Ensing, a highly experienced designer of complex, multi-system environments, has created the series to support owners, CEOs, boards, and delivery teams responsible for commissioning, approving, and operating intelligent venues at scale.
Rather than exploring consumer novelty, the series focuses on governance, accountability, and real-world implementation across multi-vendor ecosystems.
Hyper-Personalized Venues: A CEO’s Guide to AI, Privacy, and World Models (CEO companion) has launched today (2 February). The Kindle edition is available at an introductory price for the first 48 hours.
This will be followed by the launch of The World Model: Governed AI for Hyper-Personalized Venues (700-page reference manual for implementers) on 10 February.
For CEOs and delivery teams
Personalisation is now a basic expectation in physical venues, and governance has emerged as the new constraint.
Visitors expect highly personalised experiences on their phones and other devices, but when they enter museums, attractions, visitor centres, and destination districts, everything returns to an anonymous setting.
It is vital to close this gap; however, doing so without governance can lead to accidental surveillance.
Built for real projects and multi-vendor reality, this two-book series helps owners and delivery teams manage this shift.
Launched today, Hyper-Personalized Venues: A CEO’s Guide to AI, Privacy, and World Models (CEO companion) is written for CEOs, boards, owners’ representatives, senior designers, and leaders who approve scope and inherit accountability.
Through practical vocabulary, this book helps CEOs avoid inadvertently commissioning surveillance and establish boundaries that withstand handovers, updates, and vendor churn.
It covers:
- Clear, venue-specific definitions of personalisation (not a phone app metaphor)
- Consent boundaries that are explained and enforced operationally
- Guardrails to prevent vendor drift (as each subsystem expands data use over time)
- Procurement and design-review language that aligns teams early
- Retention, forgetting, and purpose limitation are treated as design inputs.
It also discusses why governance is now non-negotiable:
- Multi-vendor delivery increases drift, unless boundaries are operationally enforced
- Owners inherit risk after handover, and so governance must survive updates, vendor churn, and years of operations
- Privacy obligations are well established in the EU/UK, and enforcement realities now matter for identity-driven experiences at scale in regions such as Saudi Arabia and the UAE.

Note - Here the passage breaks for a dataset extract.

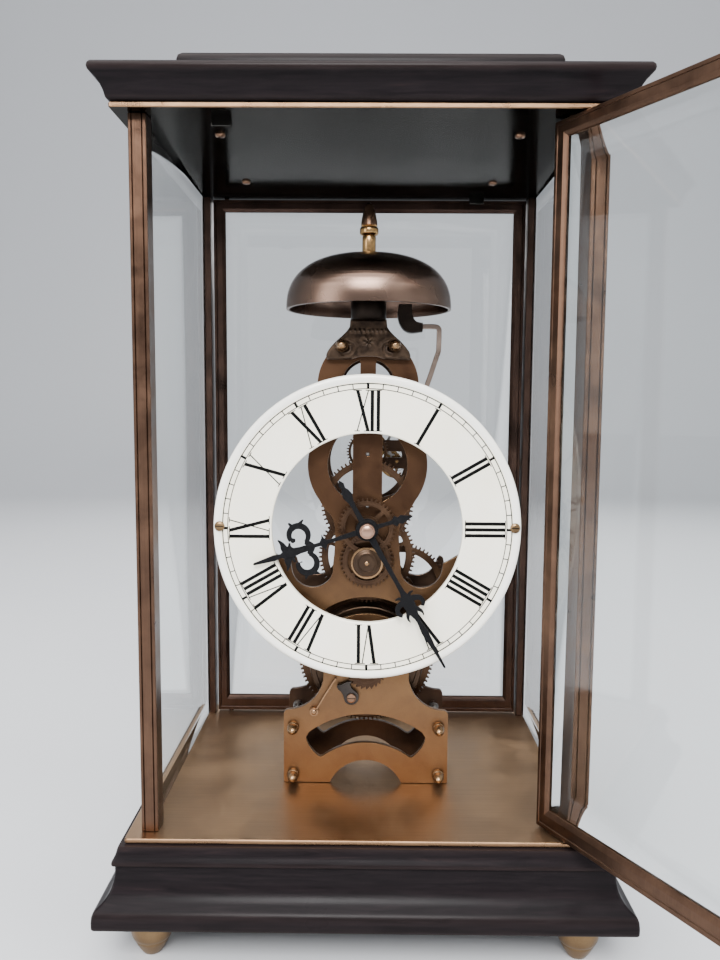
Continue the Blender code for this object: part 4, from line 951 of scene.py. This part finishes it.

The World Model: Governed AI for Hyper-Personalized Venues (700-page reference manual for implementers) offers a reference edition for those who build and integrate, including technical directors, AV/interactive/show control engineers, software and data teams, commissioning leads, and operators.
It aims to reduce ambiguity and prevent the most common failure mode in personalisation projects: impressive demonstrations that fail under real operational constraints.
Clarification for technical readers and risk reviewers: WorldModel is presented as a governing architecture, not an implemented end-to-end product. This is by design.
In October, Mad Systems announced the appointment of Lisa Jey Schanley as senior business development and strategic accounts director. With extensive expertise in business development, marketing, and PR, she will lead strategic partnerships and grow key accounts, while enhancing Mad Systems' storytelling and market visibility.